Avec le spectre d’une pénurie d’eau planant sur plusieurs villes et régions du Maroc en raison de l’épuisement des ressources hydriques, les appels à limiter les exportations de millions de litres d’eau à travers la culture de la pastèque, considérée comme la principale responsable de l’épuisement des nappes phréatiques, notamment dans les régions oasiennes, se multiplient.

Récemment, plusieurs activistes et experts ont dénoncé un «déséquilibre menaçant», surtout après la publication par le site espagnol spécialisé Horto Info de chiffres relatifs aux exportations marocaines de pastèques vers l’Espagne. En effet, selon cette source, le royaume a exporté 20,31 millions de kilogrammes de pastèques vers le pays ibérique entre le 1er mars et le 31 mai 2024, se plaçant ainsi en tête de liste des fournisseurs de pastèques pour l’Espagne avec une part de marché de 37,68 % (en augmentation de 15 % par rapport à 2015).
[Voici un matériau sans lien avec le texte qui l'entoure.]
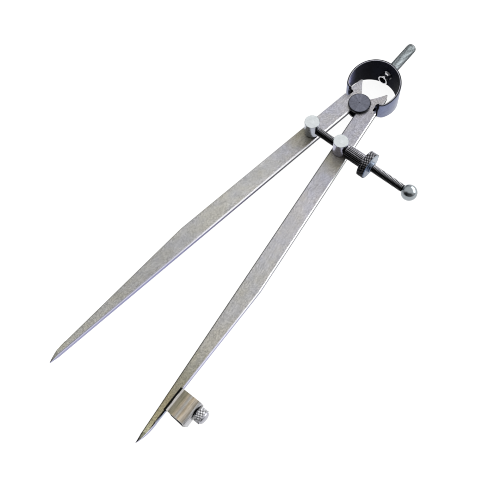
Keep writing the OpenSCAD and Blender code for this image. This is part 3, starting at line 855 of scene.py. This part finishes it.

Cette augmentation en volume s’explique également par une hausse en valeur. Les recettes des ventes de pastèques ont ainsi progressé de 10,61 millions d’euros pour les ventes à l’Espagne entre mars et mai 2015 à 17,18 millions d’euros en 2024, les prix moyens du kilo passant de 0,60 euro à 0,85 euro.

Les agriculteurs-exportateurs de pastèques soulignent que la marge bénéficiaire sur le marché espagnol reste très importante comparée à celle du marché local, où les prix ne dépassent pas 2 dirhams le kilo, voire moins.

Cependant, les activistes environnementaux insistent sur l’importance de la préservation de la sécurité de l’eau. Dans des déclarations à la presse, Jamal Akchbab, membre de l’Association des Amis de l’Environnement (Zagora), a dénoncé l’indifférence des agriculteurs, affirmant que «mettre en avant l’argument de la marge bénéficiaire masque un mépris total pour la gravité de la crise de l’eau que vit le Maroc».

Il a souligné «la persistance des dérogations des agriculteurs aux décisions des autorités locales visant à limiter les surfaces cultivées en pastèques». Cet acteur associatif précise que les régions oasiennes sont passées d’une situation de pénurie d’eau à une phase de déficit hydrique à cause de la combinaison de la sécheresse et d’autres facteurs, dont l’exploitation agricole qui consomme plus de 85 % des ressources superficielles et souterraines annuelles, en raison de l’expansion des cultures d’exportation telles que les pastèques.

«Les nappes phréatiques ont été profondément endommagées après l’introduction de ce genre de culture dans les régions oasiennes, qui connaissent actuellement des destructions massives des oasis», a-t-il regretté, ajoutant que «le plus grand bénéficiaire de l’eau épuisée par la pastèque est le consommateur étranger, puisque le prix de vente du kilogramme de ce fruit au citoyen marocain atteint 7 dirhams».

Il a également révélé que les décisions administratives visant à limiter les surfaces cultivées en pastèques n’ont pas encore donné de résultats. De nombreux agriculteurs dans la région de Zagora, par exemple, ont recours à des méthodes frauduleuses pour contourner la décision du gouverneur qui fixe une superficie maximale de culture de pastèques à un hectare par agriculteur.

«En tant qu’activistes environnementaux, nous réclamons la limitation définitive de cette culture, car la production d’un hectare nécessite en moyenne huit mille litres d’eau», a-t-il déclaré, ajoutant que «malgré le fait que de nombreux pays du nord de l’Europe disposent d’un excédent de réserves d’eau, ils s’abstiennent de cultiver des pastèques car ils anticipent le grand danger que représente ce fruit pour leur sécurité hydrique».